The Clarkian approach to government, as a customer-business relationship, is the privatization of politics and policy-making. Clark, who launched her career as BC education minister, modified the public school system so that school boards are financed by the homes in the district. Schools in the areas of the richest patricians of BC became well funded as, you guessed it, the school boards of the underclass are subjected to teacher-resource scarcity and budget shortfalls. Clark franchises policy to the highest bidders.
The BC Liberals assuaged the progressive vote by offering public money for bold new social programs but then implemented policy appearing as if it were derived from conservative and bankerly orthodoxy.
In breaking her promises for funding and franchising education policy to the highest paying ‘customers’, Clark managed to deftly bolster her image as someone who is ‘tough’. Her desertion of those with scantly bank accounts appeared as a lamentable but ‘tough decisions’, her immediate vanquishing of union power of the teachers was ‘tough’.
Put more proximately, the essence of today’s politician is, paradoxically, their very a-political character and their constant flip-flopping on issues only to be hailed as ‘great compromisers’, bi-partisan, or consensus politicians.
Near Victoria, by the Gordon Point Estates, two washed up kayaks stuffed to the sides with premium BC marijuana are discovered in early November 2002. The US Coast Guard and the RCMP captured one smuggler with the boat and the other was never caught.
After a 20 month joint investigation by the RCMP and the Victoria Police department, a series of raids on the government of British Columbia were executed and ultimately revealed that members of the Liberal Party of Canada at the national and provincial level were raising and laundering money in by the sale of drugs and accepting bribes for the sale of public assets to friends.
During the police investigations, a collection of evidence from wiretaps pointed towards an organized crime ring involving the sale of Marijuana to a US supplier in exchange of cocaine. The tapes captured incriminating conversations between a Victoria police officer, two highly influential aides in the Campbell government, the brother and husband of current BC premier Christy Clark, and two of the federal Liberal Party of Canada’s political strategists.
During the trial, the defence argued that their client did offer political influence but that (1) they weren’t acting in the interest of money and (2) they were just doing what they were told. To prove this, the defence requested government e-mails between the aides on trial and the government. The e-mails, which are request by provincial statute to be held for 7 years were all erased and without the proper consent of the legislature. Translation: whomever’s business contracts the two aides were acting on behalf, those same superiors to Virk and Basi did not want their identities revealed.
Six month after the guilty plea and the two men administered their meagrely fines, Christy Clark becomes premier of BC after Gordon Campbell resigns. In her victory speech, Clark calls the people of British Columbia her family and invites them to be ‘partners in bringing open government’.

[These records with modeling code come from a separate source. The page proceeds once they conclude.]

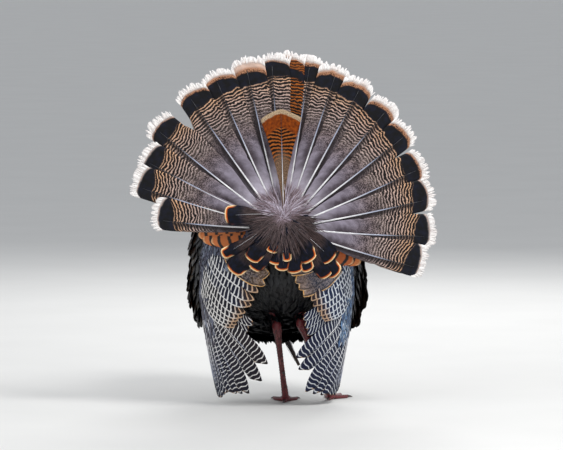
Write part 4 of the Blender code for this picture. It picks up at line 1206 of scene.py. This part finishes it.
def makeApron():
    card, rod = featherCard(12, 22), tubeForm(5, 8)
    rng = np.random.default_rng(5)
    rows = [(*row, 1.0) for row in apron["shown"]]
    for _ in range(46):
        angle = rng.uniform(104, 250)
        long = 0.092 + 0.022 * max(0, 1 - abs(angle - 184) / 26) - rng.uniform(0, 0.03)
        rows.append((angle, long, rng.uniform(0.026, 0.04), rng.uniform(-3.5, -1.0), 0.0))
    for _ in range(16):
        angle = rng.uniform(122, 238)
        rows.append((angle, rng.uniform(0.065, 0.095), rng.uniform(0.02, 0.034), rng.uniform(1.0, 5.0), 0.0))
    steps = np.linspace(0, 1, 24)
    vanes, quills = {}, []
    for n, (angle, long, wide, layer, rim) in enumerate(rows):
        angle = angle - 360 if angle >= 180 else angle
        radii = np.linspace(0.012, long, 24)
        bend = rng.normal(0, 3.5)
        line, beyond = [], []
        for r in radii:
            short = 1 - r / long
            line.append(apronPoint(angle + bend * short, r, 0.0012 * layer - 0.006 * short))
            beyond.append(apronPoint(angle + 4, r, 0.0012 * layer))
        line, beyond = np.array(line), np.array(beyond)
        along = unit(np.gradient(line, axis=0))
        out = unit(np.cross(beyond - line + 1e-6, along) * -1)
        out = np.where(out[:, 1:2] < 0, -out, out)
        half = wide / 2 * np.interp(steps, (0, 0.3, 0.6, 0.85, 1.0), (0.12, 0.45, 0.86, 1.0, 0.94))
        end = lambda u: wide * (0.20 * np.clip(1 - np.abs(u) ** 2.2, 0, 1) ** 0.6 - 0.10)
        points, x, fromEnd = layVane(
            card, line, out, frayed(half, 3, 0.12), frayed(half, 3, 0.12), end, camber=0.004 + 0.05 * wide,
        )
        edge = np.minimum((1 - np.abs(card["u"])) * np.interp(card["v"], steps, half), fromEnd)
        cell = (n // 11 + 0.06 + 0.42 * card["v"] + 0.46 * card["under"]) / 7
        bake = np.stack(((n % 11 + 0.5 + 0.45 * card["u"]) / 11, cell), -1)
        note(
            vanes, points=points, vane=np.stack((x, fromEnd), -1), bake=bake, edge=edge, tone=rng.random(),
            kind=rim,
        )
        if n % 3 == 0:
            quills.append(layTube(rod, line[:20] + out[:20] * 0.0006, 0.0006, 0.0002))
    stands = ["tail_coverts_under", "tail_base"]
    vanePiece("tail_under_coverts", card, vanes, ventPaint(), "vent_feathers", *stands)
    tubePiece("tail_under_shafts", rod, quills, rod["v"] * 0.6, shaftPaint(), "vent_feathers")


def fluffPaint():
    newPaint("ventFluff", Roughness=0.75, Sheen_Weight=0.35)
    tone, kind = attr("tone"), attr("kind")
    shade = tone * 0.34 + kind * 0.62
    colour = ramp(
        shade, (0.0, "#24171A"), (0.3, "#54403F"), (0.6, "#8D7880"), (0.85, "#D2C6D6"), (1.0, "#F8F0FC"),
    )
    colour = blend(rise(objectGrain(260.0), 0.5, 0.8) * 0.5, colour, "#33272A")
    return painted(colour, objectGrain(1400.0), 0.2, 0.0003)


# Pale downy strands over the root of the fan.
def makeFluff():
    rng = np.random.default_rng(8)
    spots = {}
    for _ in range(3800):
        angle = rng.uniform(-180, 180)
        upper = abs(angle) < 95
        stray = upper and rng.random() < 0.25
        ragged = 0.060 * (1 + 0.20 * math.sin(angle * 0.11 + 1) + 0.14 * math.sin(angle * 0.37))
        radius = rng.random() ** 0.85 * (0.036 if upper else ragged)
        more = rng.uniform(-0.004, 0.003)
        turned = math.radians(angle + rng.normal(0, 9 + 160 * max(0, 0.02 - radius) / 0.02))
        root = apronPoint(angle, radius, more - (0.016 * (radius / 0.055) if upper else -0.009) - 0.004)
        lie = (math.sin(turned), -0.10 if upper else rng.uniform(-0.05, 0.12), math.cos(turned))
        pale = np.clip(1.2 - radius / 0.055, 0.1, 1) if upper else np.clip(1.05 - radius / 0.03, 0, 1)
        note(
            spots, root=root, along=lie, out=(0, 1, 0),
            long=rng.uniform(0.03, 0.06) if stray or rng.random() < 0.15 else rng.uniform(0.01, 0.03),
            wide=rng.uniform(0.0008, 0.0022), tone=rng.random(), kind=pale, curl=rng.normal(0, 0.16),
            bake=fanPlace(angle, radius),
        )
    form = dict(half=((0, 0.4, 0.8, 1), (0.6, 1.0, 0.7, 0.1)), drop=0, camber=0, thick=0.0003)
    growFeathers("tail_fluff", featherCard(1, 4), spots, form, fluffPaint(), "vent_feathers")


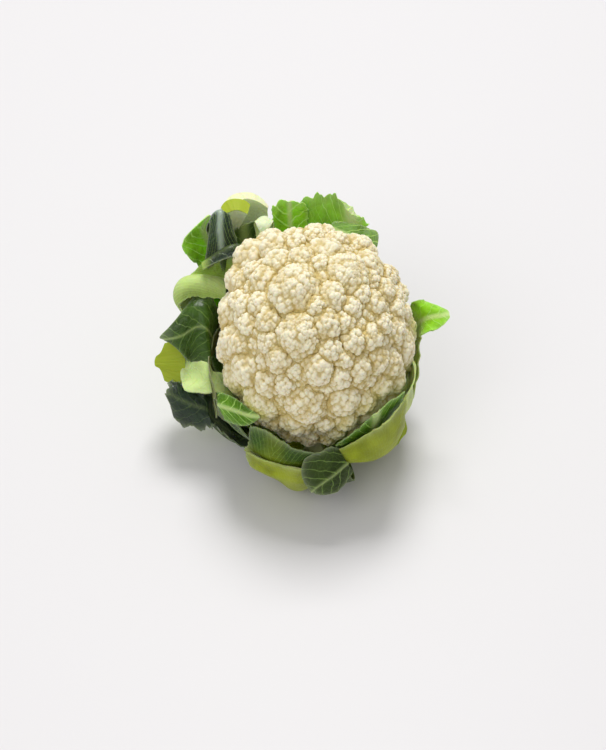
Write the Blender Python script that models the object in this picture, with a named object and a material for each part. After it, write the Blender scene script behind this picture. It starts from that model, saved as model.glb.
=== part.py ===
"""A fresh cauliflower: one curd of many florets on a cut stem, inside rings of trimmed wrapper leaves.

The plant stands on its cut stem, with the stem's cut face centred on the origin and +Z up. Lengths in the
tables are millimetres and angles are degrees; a leaf's azimuth is counted counter-clockwise from +X as seen
from above, so -90 is the front. Everything above the stem leans a little towards +Y, as the real head does.
"""

import math

import bmesh
import bpy
import numpy as np

MM = 0.001

# ---- the head ----
LEAN = 0.16              # how far the plant leans towards +Y for each unit of height
CURD_CENTRE_Z = 96.0     # height of the middle of the curd
CURD_RADIUS = 74.0       # from that middle to the tops of the florets
CORE_RADIUS = 64.0       # the solid curd between the florets
CURD_FOOT_Z = 36.4       # flat underside, where the curd's stalk meets the stem
FLORET_SWELL = 1.12      # a floret's ball is this much larger than its share of the surface
LOWEST_FLORET = -46.0    # florets stop at this latitude, and the stalk shows below it
GOLDEN_ANGLE = math.pi * (3.0 - math.sqrt(5.0))
CURD_DETAIL = 5          # subdivisions of the ball that the curd is shaped from

CURD_DETAIL = 5          # subdivisions of the ball that the curd is shaped from

# ---- the stem ----
STEM_RADIUS = 20.9
STEM_TOP_Z = 36.0
STEM_BEVEL = 1.2
STEM_SIDES = 40

# ---- the leaves ----
BLADE = 1.2              # thickness of a leaf blade away from its rib
CUP_RADIUS = 80.0        # how tightly the free part of a leaf cups across its width
STATIONS_PER_STEP = 2    # cross-sections between two points of a leaf's path
RIB_HALF_WIDTH = 7.0     # how far a rib's swelling spreads to each side
RIB_HALF_WIDTH = 7.0     # how far a rib's swelling spreads to each side
ACROSS = (-1.0, -0.62, -0.26, 0.0, 0.26, 0.62, 1.0)

# Florets seen on the upper front of the head: longitude, latitude, radius.
FLORETS = (
    (112, 50, 12), (87, 50, 14), (173, 65, 10), (180, 81, 9), (-64, 83, 7), 
    (172, 38, 10), (-168, 55, 10), (-122, 64, 17), (-175, 21, 11), (-149, 45, 8), (-147, 32, 8),
    (-146, 20, 9), (-171, -4, 8), (-131, 41, 9), (-125, 31, 8), (-104, 40, 14), (-138, 8, 12),
    (-115, 24, 9), (-126, -10, 14), (-103, 19, 6), (-96, -2, 14), (-89, 21, 11), (-80, 32, 8),
    (-71, 25, 7), (-75, 15, 8), (-73, -1, 11), (-81, 46, 10), (-65, 45, 7), (-62, 33, 9), (-49, 31, 9),
    (-61, 17, 9), (-48, 17, 9), (-69, 61, 10), (-26, 68, 15), (-12, 54, 8), (45, 48, 14), (-2, 31, 8),
    (24, 29, 10), (-30, 45, 9), (-54, 51, 7), (-23, 22, 9), (0, 18, 7), (-32, -7, 10), (-60, -36, 11),
    (-84, -18, 7), (-96, -40, 10), (-120, -26, 9), (-111, -40, 9), (-58, -8, 9), (-46, -2, 9),
)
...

Her first step towards ‘open government’ in March 2011 was to decline a public inquiry into the BC legislature raids and the sale of BC rail. When privatization is the most public slogan of the incoming Premier, this means the information about public figures as much as it does to the fate of government assets.
The second order of business in Clark’s new open government was an official gag order sent via memo to all of the business leaders on her huge trade caravan currently in Asia. Censored from mention is that BC is a spot that high volumes of gay people like to visit or live in.
In a brochure, entitled “How to Market your Business in China”, that the Clark government sent to business owners, these words are found
“In alignment with the [Canadian Tourism Commission], Tourism BC will also require that any partner operator agrees to…prohibit the promotion of casinos, gambling, and gay tourism”
This gay-baiting was first defended by Pat Bell, Clark’s Minister of Jobs, Tourism and Innovation, before Bell denied knowledge of it.
The third component of Clark’s open government is the concealment of the details on a $1.3 billion dollar mining deal struck between the Clark government and Chinese mining businesses. Her government knows the details, the Chinese investors know the details, the only people deemed unfit to know exactly what is happening are the people that elected her, left behind in BC as they were, when Clark left with her trade junket.
Why the official secrecy? Clark is trying to overhaul the Treaty negotiations process between the BC government and the First Nations. Before she left for the Far East, Clark was jubiliant about her new ‘pragmatic’ treaty processes, her attempt to show Asian investors that the inconvenient fact that areas of BC is contested by the First Nations is an inconvenience only for the indigenous and not capital investments.
First Nations leaders have already spoken out against the deal and the official secrecy that shrouds it.